Still, even after graduating from Columbia and being hired at Goldman, Davis struggled. About two months after starting at Goldman, he was ostracized by the man who hired him. “The man decided that he had made a mistake, and he started campaigning to have me fired. So that was a tough first year.”
But Davis wasn’t fired. In fact, he would go on to spend nearly two decades at Goldman, working with hundreds of companies all over the world and even earning the friendship of the man who tried to oust him. This experience proved to be a strong foundation for his career.
“The great thing about investment banking is in your early 20s you get to sit in boardrooms and watch them make decisions on the most important things companies do,” Davis said. “You get a lot of time with CEOs on important issues. From very early in your career, you get enormous amount of exposure. So having 20 years of that was a great education.”
After leaving Goldman, Davis shifted from investment banking to private equity, where he said he was energized to put his efforts behind businesses that he believed in rather than having to constantly keep a furious pace.
“Investment banking is a factory. It’s all about volume. The person who does the most deals wins,” he said. “In private equity, the most important word is no. The hardest word is yes, so it’s a real mind shift in terms of the way you look at things.”
At Stone Point Capital, he’s backed ventures ranging from insurance companies to community banks to cloud-based computing firms. But he said the best deal is always the most recent. At the time of the forum, the firm had just negotiated the sale of an insurance company to Tokio Marine Holdings for $3.3 billion.
Clearly, like a team that faces an early deficit, Davis turned around an inauspicious start in finance. But in 2008 personal tragedy rocked his world and shifted some of his focus. His son Tucker, who had never so much as spent a night in the hospital, went to the emergency room because of severe leg pain.

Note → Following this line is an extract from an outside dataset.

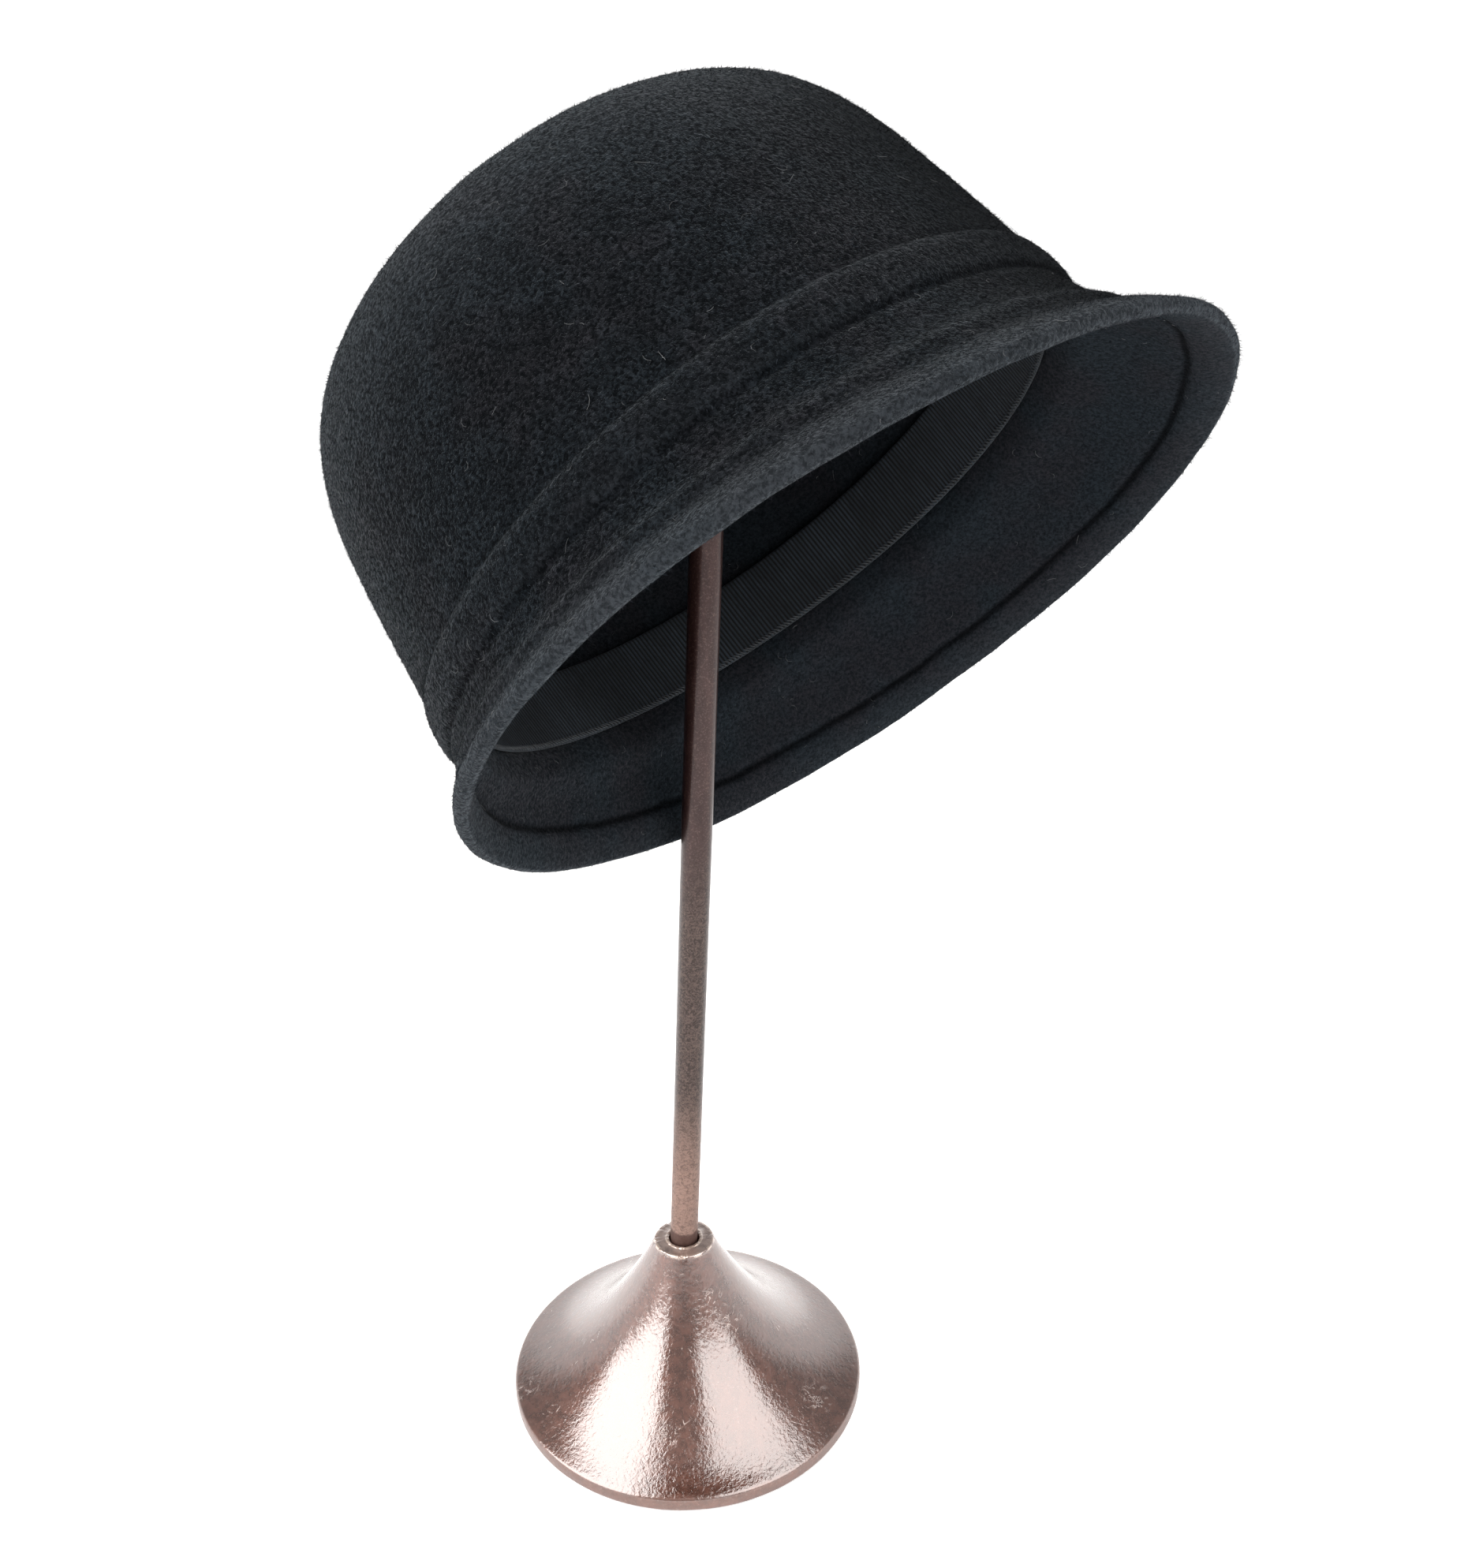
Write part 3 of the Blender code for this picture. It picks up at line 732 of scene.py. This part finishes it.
class CLOCHE_OT_felt_hat(bpy.types.Operator):
    """Smooth the felt solid into a blocked felt hat with a little waviness"""

    bl_idname = "cloche.felt_hat"
    bl_label = "Felt Hat"

    def execute(self, context):
        hat = context.scene.cloche_hat
        obj = copy_of_node("felt_body", "hat_felt")
        crease_hem(obj)
        subdivide(obj, hat.smoothing)
        points = points_of(obj)
        normals = normals_of(obj)
        broad = noise_at(points, 0.05, 1)
        middle = noise_at(points, 0.017, 2)
        small = noise_at(points, 0.006, 3)
        lift = hat.waviness * (0.75 * broad + 0.35 * middle + 0.16 * small)
        local = hat_places(points)
        under = inner_side(points, normals)
        from_edge = distance_to_brim_edge(points)
        uneven = 0.0006 * noise_at(points, 0.015, 6)
        seam = 0.8 * under * np.exp(-((from_edge + uneven - hat.hem_width) / hat.hem_groove) ** 2)
        # The hem's groove and the felt's hollows, which get painted shade and are pressed in a little; ridges
        # come out negative on the outer side
        hollow = np.where(under > 0.5, seam, hollowness(obj, rounds=16, full=0.00042))
        along = np.clip(local[:, 0] / 0.08, -1.0, 1.0)
        # Paler strip along the brim's edge, stronger at the front: partly wear, partly painted sheen
        worn_and_sheen = np.clip(1.0 - from_edge / WORN_AND_SHEEN_WIDTH, 0.0, 1.0) ** 3.2
        worn_and_sheen *= 0.64 + 0.35 * np.abs(along) + 0.30 * np.maximum(along, 0.0)
        store(obj, "hollow", hollow)
        # Painted light on the underside, strongest low down on the hat
        store(obj, "under", under * (0.75 + 0.25 * np.clip((0.012 - local[:, 2]) / 0.012, 0.0, 1.0)))
        store(obj, "edge", worn_and_sheen * (1.0 - 0.72 * under))
        lift -= np.where(under > 0.5, 0.0008, 0.0002) * np.maximum(hollow, 0.0)
        move_points(obj, points + normals * lift[:, None])
        smooth(obj)
        finish(obj, velour_felt(hat), "felt", "felt_body")
        return {"FINISHED"}


def crown_side(places, normals):
    return (hat_places(places)[:, 2] > NAP_PARTING) * (1.0 - inner_side(places, normals))


def brim_side(places, normals):
    return (hat_places(places)[:, 2] <= NAP_PARTING).astype(float)


def grow_nap(felt, hat, name, region, seed, long):
    """A mesh of fibres that lean down the hat in swirls, each with a lift, a length and a tone of its own."""
    rng = np.random.default_rng(seed)
    count = hat.nap_count
    spots, normals, near = spots_on(felt, count, rng, region)
    hollow, under, edge = (stored(felt, part)[near] for part in ("hollow", "under", "edge"))
    down = np.tile(np.array(HAT_FRAME.to_3x3()) @ np.array((0.0, 0.0, -1.0)), (count, 1))
    along = along_surface(down, normals)
    side = np.cross(normals, along)
    swirl = noise_at(spots, 0.013, seed)
    along += 1.2 * swirl[:, None] * side + rng.normal(0.0, 1.1, (count, 3))
    along = unit(along_surface(along, normals))
    rise = rng.uniform(0.12, 0.95, count)[:, None]
    forward = along * (1.0 - 0.6 * rise) + normals * rise
    short = (1.0 - 0.6 * np.clip(hollow, 0.0, 1.0)) * (1.0 - 0.45 * under)
    short *= 1.0 + 0.7 * edge
    length = long * hat.nap_length * rng.uniform(0.45, 1.25, count) * short
    width = hat.nap_width * rng.uniform(0.7, 1.3, count) / long ** 0.5
    shape = added(bpy.ops.mesh.primitive_cone_add, vertices=3, radius1=1.0, radius2=0.0, depth=1.0)
    # The fibre's root starts a little under the surface
    place(shape, Matrix.Translation((0.0, 0.0, 0.42)))
    sizes = np.stack((width, width, length), axis=1)
    obj = scattered(name, shape, frames_along(forward, normals), sizes, spots)
    clumps = np.clip(0.5 + 0.9 * noise_at(spots, 0.0028, seed + 40), 0.0, 1.0)
    tone = rng.random(count) ** 2.2 * (0.35 + 0.65 * clumps)
    # Painted shade towards the hat's front, and painted light on the underside
    front = np.clip((hat_places(spots)[:, 0] + 0.010) / 0.070, 0.0, 1.0) * (1.0 - under)
    tone = tone * (1.0 - 0.7 * front) + under * (0.06 + 0.30 * rng.random(count))
    # Paler fibres along the brim's edge: partly wear, partly painted sheen
    tone = tone + 0.8 * edge * rng.random(count)
    # Painted shade: darker fibres in hollows
    tone = tone * np.clip(1.0 - 0.8 * np.maximum(hollow, 0.0), 0.05, 1.0)
    store(obj, "tone", np.repeat(np.clip(tone, 0.0, 1.0), len(obj.data.vertices) // count))
    return obj


class CLOCHE_OT_nap(bpy.types.Operator):
    """Raise the nap: short fibres on crown and brim, and longer fine ones all over"""

    bl_idname = "cloche.nap"
    bl_label = "Felt Nap"

    def execute(self, context):
        hat = context.scene.cloche_hat
        felt = bpy.data.objects["hat_felt"]
        material = raised_fibre(hat)
        for name, region, seed, long in (
                ("nap_crown", crown_side, 11, 1.0),
                ("nap_brim", brim_side, 12, 1.0),
                ("nap_fuzz", None, 13, 1.8)):
            finish(grow_nap(felt, hat, name, region, seed, long), material, "felt")
        return {"FINISHED"}


class CLOCHE_OT_lint(bpy.types.Operator):
    """Scatter a few pale curled fibres that the nap has caught"""

    bl_idname = "cloche.lint"
    bl_label = "Loose Lint"

    def execute(self, context):
        hat = context.scene.cloche_hat
        felt = bpy.data.objects["hat_felt"]
        rng = np.random.default_rng(21)
        count = hat.lint_count
        spots, normals, _ = spots_on(felt, count, rng)
        shape = added(bpy.ops.mesh.primitive_cylinder_add, vertices=4, radius=1.0, depth=1.0)
        bpy.ops.object.mode_set(mode="EDIT")
        cut_across((-0.2, 0.2))
        end_edit()
        along = along_surface(rng.normal(0.0, 1.0, (count, 3)), normals)
        length = 0.0006 + 0.0030 * rng.random(count) ** 2.0
        width = rng.uniform(0.00003, 0.00005, count)
        sizes = np.stack((width, width, length), axis=1)
        turns = frames_along(along, normals)
        middle = spots + normals * rng.uniform(0.0002, 0.0006, count)[:, None]
        obj = scattered("lint", shape, turns, sizes, middle)
        points = points_of(obj).reshape(count, -1, 3)
        reach = np.einsum("nki,ni->nk", points - middle[:, None, :], turns[:, :, 2])
        share = reach / (0.5 * length[:, None])
        curl = rng.uniform(-0.5, 0.5, count)[:, None] * length[:, None]
        points = points + turns[:, None, :, 1] * (curl * (1.0 - share ** 2))[:, :, None]
        move_points(obj, points.reshape(-1, 3))
        finish(obj, loose_lint(hat), "felt")
        return {"FINISHED"}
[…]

That pain turned out to be a blood clot brought on by a rare form of cancer. Tucker was diagnosed with Stage 4 fibrolamellar hepatocellular carcinoma and battled for 19 months when the prognosis was only a month or two. During his fight, he established the Fibrolamellar Cancer Foundation.
“He set up a foundation, and he said to his mom and I, ‘If we can’t cure this for me, I want you to cure it for everyone else,’” Davis said. “We’ll never forget him saying that.”
The foundation raises awareness, connects patients and families, and provides grants to researchers working on a cure. This funding has helped scientists discover the gene that mutates and causes the cancer—a huge breakthrough, Davis said.
In addition to philanthropy, the devastating loss of his son has perhaps influenced some of Davis’ business strategies. For instance, he said Stone Point Capital has invested in several countercyclical businesses—companies specializing in things like bankruptcy software and consumer debt consolidation—which are set up to do well during hard times. It’s a wise financial move, yes, but it’s also hard not to separate the strategy from a man who has dealt with the most difficult situation anyone can imagine.
Losing Tucker also seems to have grounded Davis. When asked by Rubenstein to reflect on his greatest accomplishments, Davis didn’t tout any big moneymaking deals. Instead, he talked about diversity and inclusion, specifically the fact that two companies he is involved with—Hershey’s and Progressive—are run by brilliant, dynamic women.
He explained that movies like The Big Short have portrayed anomalous behavior by private equity firms, thus tainting the reputation of the industry. “But the fact of the matter is the everyday business of private equity is a good business. It’s done by credible, hardworking, solid, high-integrity people,” he said. “Diversity and inclusion is something we have focused on a lot. I’m proud of the environment we work in. It’s very collegial and cooperative,” said the former physical education major. “Much like a sports team.”